それでも、何とかしてそれを成功させるため、チームによってはその研究をし、練習しているのかもしれないだろうと考えます。

守る木総の捕手にしても、そのあたりのことは十分に承知しているはずです。ですから、市船の3塁手の思惑を逆手に採ることも考えられます。

3塁手が3塁へ帰塁するとき、捕手からの送球を自分の身体に当たることを走者が狙うなら、その裏をかこうということです。

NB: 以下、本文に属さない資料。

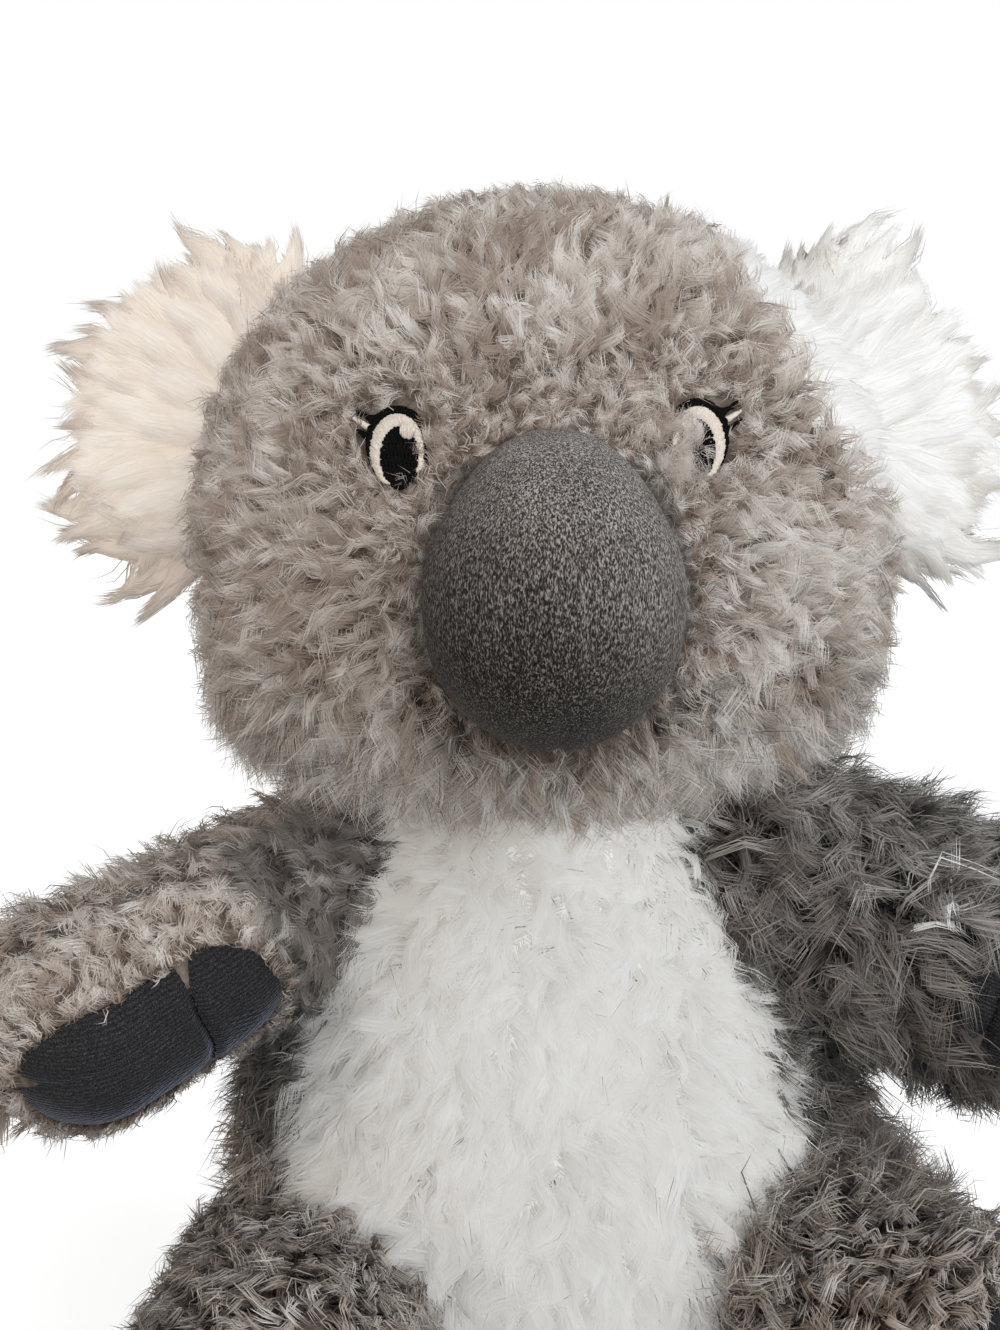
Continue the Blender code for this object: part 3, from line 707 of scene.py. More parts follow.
def pad_sheet(side, fr):
    ends = PAD_T[side]
    s = np.concatenate((np.linspace(0, 0.86, 26), np.linspace(0.89, 1.0, 6)))
    q = np.linspace(0, 2 * math.pi, 240, endpoint=False)
    # the outline: two half circles joined by straight sides, walked at an even pace
    around_pad = 2 * math.pi * PAD_R + 2 * (ends[1] - ends[0])
    walk = q / (2 * math.pi) * around_pad
    half, straight = math.pi * PAD_R, ends[1] - ends[0]
    out, core = [], []
    for w in walk:
        if w < half:
            a = w / PAD_R
            core.append((0, ends[1]))
            out.append((math.cos(a), math.sin(a)))
        elif w < half + straight:
            core.append((0, ends[1] - (w - half)))
            out.append((-1, 0))
        elif w < 2 * half + straight:
            a = math.pi + (w - half - straight) / PAD_R
            core.append((0, ends[0]))
            out.append((math.cos(a), math.sin(a)))
        else:
            core.append((0, ends[0] + (w - 2 * half - straight)))
            out.append((1, 0))
    core, out = np.array(core + core[:1]), np.array(out + out[:1])
    xz = core[None] + s[:, None, None] * out[None] * (PAD_R + 0.0003)
    x, z = xz[..., 0], xz[..., 1]
    plump = 0.0017 * (1 - s**4)[:, None] + 0.0001
    # one lengthwise crease, one across it where the topstitching pulls the cloth in
    seam = STITCH_T[side] + 0.0010 * np.sin(x / 0.004)
    across = np.exp(-(((z - seam) / 0.0015) ** 2)) * 0.0015
    fold = 0.0022 + 0.0020 * np.sin((z - ends[0]) / 0.012)
    along = np.exp(-(((x - fold) / 0.0014) ** 2)) * 0.0010 * smooth((seam - z + 0.002) / 0.010 if side == "left" else (z - seam + 0.002) / 0.010)
    rib = 0.00010 * np.sin(2 * math.pi * (x * math.cos(0.35) - z * math.sin(0.35)) / 0.00125) * (1 - s**6)[:, None]
    y = -(pad_height(x, z) + plump - across - along + rib)
    return to_world(fr, np.stack((x, y, z), -1))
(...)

捕手が3塁走者に送球が当たることを前提に送球し、市船側に守備妨害を起こさせ、その結果として、3塁走者をアウトにし、2アウト2塁の場面を作ったと考えることができなくもないということです。

こんな風に見ていくと、野球という球技は、投手が投げて、打者がただ打つだけでなく、さまざまな場面でいろいろな駆け引きが行われているのだと見ることができます。

私は走者と捕手、あるいは、ほかの野手との駆け引きは否定しません。いろいろな場面を想定し、チームごとに、さまざまな練習をすることもあっていいでしょう。

本決勝では、市船がそれを意図的に仕掛けたかどうかは別にして、それがもしも作戦のひとつであったなら、うまく機能しなかっただけと私は考えることにします。

市船の3塁手の動きを見て、守備妨害をジャッジした球審の森川氏は意識が高かったといえます。決勝戦戦のタイブレークで起きたプレーにその判断ができたことは、称賛されて然るべきです。

ネットにあった報道や反応の一部には、球審の誤審批判や市船への同情がありました。本ページに埋め込んだ動画を見ることで、それが見当違いであることがわかるでしょう。

市船野球部は紙一重の差で甲子園出場を逃しました。今回のことを糧に、さらなる練習を重ね、捲土重来を期すことを願うばかりです。

市船の仕掛けを阻んだ木総の捕手は、能力の高さを知らしめました。甲子園の大会においても、その力が存分に発揮されることでありましょう。

甲子園の大会が始まったら、テレビの放送を通して、レベルの高い試合を愉しむことにします。